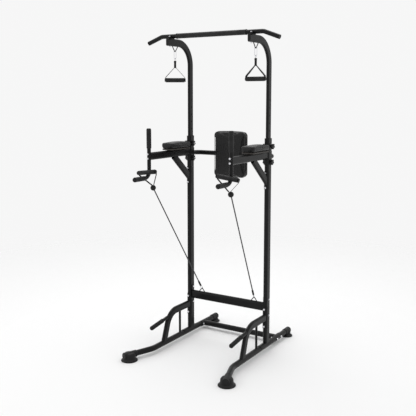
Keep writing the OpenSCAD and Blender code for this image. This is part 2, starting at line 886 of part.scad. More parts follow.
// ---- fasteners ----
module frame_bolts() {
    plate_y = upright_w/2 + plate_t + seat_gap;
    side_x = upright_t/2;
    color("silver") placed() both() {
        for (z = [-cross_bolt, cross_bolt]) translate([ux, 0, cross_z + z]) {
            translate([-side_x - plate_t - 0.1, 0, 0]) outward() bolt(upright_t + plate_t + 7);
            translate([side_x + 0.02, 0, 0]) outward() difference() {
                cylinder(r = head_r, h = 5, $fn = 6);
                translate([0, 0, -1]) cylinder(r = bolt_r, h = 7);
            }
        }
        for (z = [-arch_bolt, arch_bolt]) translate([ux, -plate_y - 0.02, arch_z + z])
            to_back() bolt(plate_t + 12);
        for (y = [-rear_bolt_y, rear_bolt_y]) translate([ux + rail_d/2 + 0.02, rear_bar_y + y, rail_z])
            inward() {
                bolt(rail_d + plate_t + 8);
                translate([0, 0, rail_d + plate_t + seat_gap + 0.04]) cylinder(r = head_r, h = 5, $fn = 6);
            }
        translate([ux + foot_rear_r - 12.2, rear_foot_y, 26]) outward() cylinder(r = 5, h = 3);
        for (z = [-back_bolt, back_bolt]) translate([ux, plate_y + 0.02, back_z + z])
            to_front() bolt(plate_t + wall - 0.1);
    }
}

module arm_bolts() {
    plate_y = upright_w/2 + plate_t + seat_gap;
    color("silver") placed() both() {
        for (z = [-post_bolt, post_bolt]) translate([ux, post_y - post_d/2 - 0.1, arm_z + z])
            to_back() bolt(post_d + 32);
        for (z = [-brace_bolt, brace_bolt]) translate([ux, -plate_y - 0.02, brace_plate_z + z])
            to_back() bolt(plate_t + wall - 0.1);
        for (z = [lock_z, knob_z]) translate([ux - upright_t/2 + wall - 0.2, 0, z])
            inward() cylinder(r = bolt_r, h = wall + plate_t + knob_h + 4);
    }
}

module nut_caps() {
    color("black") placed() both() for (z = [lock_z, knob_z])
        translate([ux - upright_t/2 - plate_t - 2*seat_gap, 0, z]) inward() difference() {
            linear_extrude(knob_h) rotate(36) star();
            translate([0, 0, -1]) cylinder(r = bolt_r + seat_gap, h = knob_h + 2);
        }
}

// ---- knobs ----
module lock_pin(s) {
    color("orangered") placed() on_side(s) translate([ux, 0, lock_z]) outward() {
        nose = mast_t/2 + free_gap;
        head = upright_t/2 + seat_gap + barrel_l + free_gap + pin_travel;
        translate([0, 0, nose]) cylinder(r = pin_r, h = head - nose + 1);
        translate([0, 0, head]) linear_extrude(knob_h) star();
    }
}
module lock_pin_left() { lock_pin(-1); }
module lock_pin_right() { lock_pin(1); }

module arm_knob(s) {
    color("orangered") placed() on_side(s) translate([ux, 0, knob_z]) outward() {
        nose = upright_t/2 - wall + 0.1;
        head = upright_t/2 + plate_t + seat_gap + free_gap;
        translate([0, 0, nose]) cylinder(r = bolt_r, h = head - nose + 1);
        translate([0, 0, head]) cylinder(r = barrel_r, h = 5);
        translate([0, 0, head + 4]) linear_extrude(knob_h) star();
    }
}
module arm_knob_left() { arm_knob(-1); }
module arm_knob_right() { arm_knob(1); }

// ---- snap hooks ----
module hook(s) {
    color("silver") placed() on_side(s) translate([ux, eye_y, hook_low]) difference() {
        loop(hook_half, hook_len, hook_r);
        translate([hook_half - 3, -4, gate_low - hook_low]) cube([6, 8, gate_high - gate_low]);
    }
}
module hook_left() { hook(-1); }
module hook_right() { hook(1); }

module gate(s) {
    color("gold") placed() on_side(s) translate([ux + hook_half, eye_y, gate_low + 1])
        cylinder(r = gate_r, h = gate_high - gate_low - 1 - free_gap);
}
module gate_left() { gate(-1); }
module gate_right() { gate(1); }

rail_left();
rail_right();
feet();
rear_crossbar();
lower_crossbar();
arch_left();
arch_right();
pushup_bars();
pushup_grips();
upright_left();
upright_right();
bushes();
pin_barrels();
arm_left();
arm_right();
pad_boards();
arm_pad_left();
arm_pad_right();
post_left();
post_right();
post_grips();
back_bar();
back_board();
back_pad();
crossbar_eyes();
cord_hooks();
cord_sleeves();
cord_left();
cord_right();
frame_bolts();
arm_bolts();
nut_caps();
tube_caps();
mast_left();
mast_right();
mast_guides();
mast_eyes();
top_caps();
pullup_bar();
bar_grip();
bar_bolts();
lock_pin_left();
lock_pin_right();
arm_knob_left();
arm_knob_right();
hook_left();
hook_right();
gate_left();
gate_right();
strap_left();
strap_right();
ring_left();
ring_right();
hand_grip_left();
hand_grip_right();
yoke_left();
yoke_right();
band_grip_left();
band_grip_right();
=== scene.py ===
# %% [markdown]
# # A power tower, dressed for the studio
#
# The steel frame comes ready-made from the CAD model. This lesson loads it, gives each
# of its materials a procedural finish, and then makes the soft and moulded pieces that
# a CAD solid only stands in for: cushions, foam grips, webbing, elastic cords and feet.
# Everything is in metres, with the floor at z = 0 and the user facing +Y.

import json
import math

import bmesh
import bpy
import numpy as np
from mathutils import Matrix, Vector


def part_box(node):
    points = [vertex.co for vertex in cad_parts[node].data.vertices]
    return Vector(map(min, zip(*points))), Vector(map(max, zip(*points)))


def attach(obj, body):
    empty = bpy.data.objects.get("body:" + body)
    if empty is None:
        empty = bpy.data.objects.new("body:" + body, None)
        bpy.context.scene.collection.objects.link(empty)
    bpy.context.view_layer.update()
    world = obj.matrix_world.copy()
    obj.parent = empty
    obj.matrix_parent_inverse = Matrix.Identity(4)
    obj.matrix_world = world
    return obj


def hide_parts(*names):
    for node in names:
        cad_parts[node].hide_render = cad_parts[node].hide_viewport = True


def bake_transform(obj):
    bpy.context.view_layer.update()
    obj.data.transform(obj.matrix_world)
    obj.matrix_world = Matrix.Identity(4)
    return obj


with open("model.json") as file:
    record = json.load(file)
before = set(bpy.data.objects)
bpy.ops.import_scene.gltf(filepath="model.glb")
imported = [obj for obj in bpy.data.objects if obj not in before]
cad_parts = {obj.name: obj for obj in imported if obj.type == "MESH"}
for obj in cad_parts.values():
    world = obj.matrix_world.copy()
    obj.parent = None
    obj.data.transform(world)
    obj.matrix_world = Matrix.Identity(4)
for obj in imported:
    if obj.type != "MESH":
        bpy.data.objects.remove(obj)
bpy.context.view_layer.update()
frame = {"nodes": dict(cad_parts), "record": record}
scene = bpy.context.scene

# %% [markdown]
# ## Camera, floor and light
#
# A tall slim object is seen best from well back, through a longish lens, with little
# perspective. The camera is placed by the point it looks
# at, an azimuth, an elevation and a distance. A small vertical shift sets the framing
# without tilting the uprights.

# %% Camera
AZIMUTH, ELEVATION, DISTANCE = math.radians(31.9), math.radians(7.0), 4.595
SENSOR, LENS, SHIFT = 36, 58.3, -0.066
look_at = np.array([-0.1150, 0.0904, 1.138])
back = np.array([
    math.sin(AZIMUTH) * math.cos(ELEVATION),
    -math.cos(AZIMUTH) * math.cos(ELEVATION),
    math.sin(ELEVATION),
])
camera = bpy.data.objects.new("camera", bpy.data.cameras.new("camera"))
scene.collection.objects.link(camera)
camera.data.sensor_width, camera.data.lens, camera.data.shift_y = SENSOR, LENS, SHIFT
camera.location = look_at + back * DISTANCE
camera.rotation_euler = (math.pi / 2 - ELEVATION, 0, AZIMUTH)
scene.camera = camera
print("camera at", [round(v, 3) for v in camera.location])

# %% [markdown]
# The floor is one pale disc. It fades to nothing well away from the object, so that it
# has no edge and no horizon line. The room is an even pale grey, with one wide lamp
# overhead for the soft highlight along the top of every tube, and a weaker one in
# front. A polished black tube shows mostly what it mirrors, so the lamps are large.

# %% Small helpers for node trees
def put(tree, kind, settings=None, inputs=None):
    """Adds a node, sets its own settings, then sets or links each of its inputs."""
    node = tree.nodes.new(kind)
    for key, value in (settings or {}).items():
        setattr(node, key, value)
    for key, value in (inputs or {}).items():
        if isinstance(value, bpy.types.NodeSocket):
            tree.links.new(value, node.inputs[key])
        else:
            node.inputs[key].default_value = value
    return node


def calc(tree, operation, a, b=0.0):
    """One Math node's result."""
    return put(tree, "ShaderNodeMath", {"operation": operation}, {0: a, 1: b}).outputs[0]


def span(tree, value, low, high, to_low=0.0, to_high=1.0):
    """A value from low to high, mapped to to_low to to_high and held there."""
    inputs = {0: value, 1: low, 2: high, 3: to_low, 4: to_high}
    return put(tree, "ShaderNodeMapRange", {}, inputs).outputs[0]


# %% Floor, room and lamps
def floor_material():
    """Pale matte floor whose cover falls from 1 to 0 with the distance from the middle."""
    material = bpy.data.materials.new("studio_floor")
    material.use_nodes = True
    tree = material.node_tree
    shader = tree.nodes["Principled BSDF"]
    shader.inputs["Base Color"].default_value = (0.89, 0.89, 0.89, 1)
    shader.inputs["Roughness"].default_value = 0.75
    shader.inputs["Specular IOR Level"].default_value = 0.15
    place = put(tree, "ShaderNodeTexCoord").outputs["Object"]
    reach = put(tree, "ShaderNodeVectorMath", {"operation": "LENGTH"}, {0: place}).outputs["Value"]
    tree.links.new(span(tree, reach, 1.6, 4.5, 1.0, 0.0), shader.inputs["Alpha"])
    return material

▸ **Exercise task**
The lines to transcribe begin at the line with "rail_left();" and end at the line with "points = [vertex.co"; copy them exactly, both ends included.

▸ **Complete output**
rail_left();
rail_right();
feet();
rear_crossbar();
lower_crossbar();
arch_left();
arch_right();
pushup_bars();
pushup_grips();
upright_left();
upright_right();
bushes();
pin_barrels();
arm_left();
arm_right();
pad_boards();
arm_pad_left();
arm_pad_right();
post_left();
post_right();
post_grips();
back_bar();
back_board();
back_pad();
crossbar_eyes();
cord_hooks();
cord_sleeves();
cord_left();
cord_right();
frame_bolts();
arm_bolts();
nut_caps();
tube_caps();
mast_left();
mast_right();
mast_guides();
mast_eyes();
top_caps();
pullup_bar();
bar_grip();
bar_bolts();
lock_pin_left();
lock_pin_right();
arm_knob_left();
arm_knob_right();
hook_left();
hook_right();
gate_left();
gate_right();
strap_left();
strap_right();
ring_left();
ring_right();
hand_grip_left();
hand_grip_right();
yoke_left();
yoke_right();
band_grip_left();
band_grip_right();
=== scene.py ===
# %% [markdown]
# # A power tower, dressed for the studio
#
# The steel frame comes ready-made from the CAD model. This lesson loads it, gives each
# of its materials a procedural finish, and then makes the soft and moulded pieces that
# a CAD solid only stands in for: cushions, foam grips, webbing, elastic cords and feet.
# Everything is in metres, with the floor at z = 0 and the user facing +Y.

import json
import math

import bmesh
import bpy
import numpy as np
from mathutils import Matrix, Vector


def part_box(node):
    points = [vertex.co for vertex in cad_parts[node].data.vertices]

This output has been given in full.